It was this divine condescending Love that Augustine experienced, drawing him within himself in the garden scene in Milan and into an ascension beyond himself into God in the garden scene at Ostia. These two narratives each represent a fusion of remembered events with their subsequent re-vision, which correspond to a second conversion which Augustine confessed by his Confessions and from which he preached thereafter to his congregation. The Confessions express the relationship between present and past, within which they each effect a meaning on the other which neither would have had were it considered outside that relationship.
Augustine also combined the dynamism of his spirituality with his prevailing idea of God as being of a triple nature, summed up in Confessions 7:10,16: “eternal truth, true love and beloved eternity.” God is a trinity expressed within a verbal circle, without beginning or end.
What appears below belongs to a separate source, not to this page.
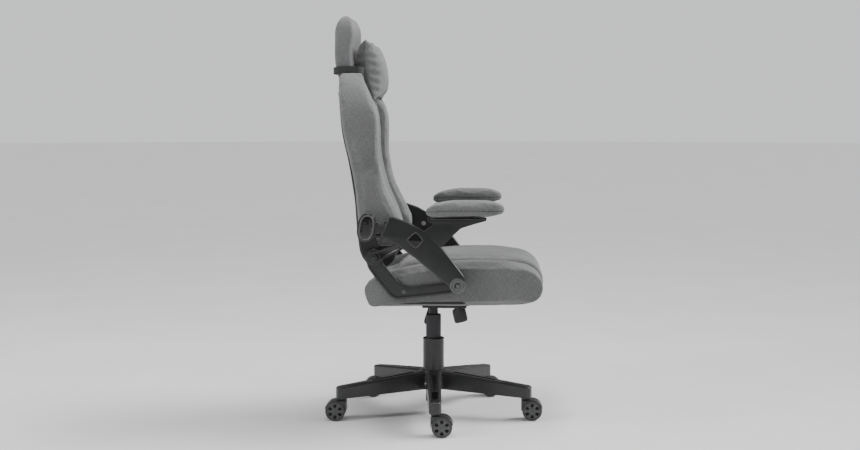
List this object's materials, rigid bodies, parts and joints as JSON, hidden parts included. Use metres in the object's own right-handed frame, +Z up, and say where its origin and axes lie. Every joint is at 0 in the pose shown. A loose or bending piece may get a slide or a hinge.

Love, the Holy Spirit within God, who is the relationship between the Father and his Word, is as much God as the two it unifies in one God. It is this same Bond of Love that draws divine nature and human nature together within the Person of God’s Word[45] and that maintains them forever united as Jesus Christ. It is this same Holy Spirit that binds Jesus Christ to his Church to form forever the unity of the “Whole Christ,”[46] the Second Adam dwelling forever with God in the cool of “Paradise regained.” This same infinite Love radiates from God to all of humanity and invites every man and woman to let go of the self-imposed boundaries they have willfully placed around their “existence” and to let themselves be drawn into a love-affair that will “divinize” them so radically that the only difference between them and God will be the difference between Creator and creature, between eternity and immortality, between natural Son and adopted children (Homilies on the Gospel of John 2,13).
We moderns do not easily countenance Augustine’s transport of love, because, like him before he met the Neoplatonists in Milan, we conceive of reality in physical and material terms and, unlike him after he met Simplicianus, we do not think of God in spiritual and, more precisely, in personal terms. God is involved not only in the existence of the individual human person, but in the restoration of that person to the status of God’s image. Augustine reasoned that if the immortal God is the ground of a person’s being, then by the same token the return to him already in this life is a matter of an everlasting personal relationship, which is grace fundamentally and which when acknowledged and responded to is love.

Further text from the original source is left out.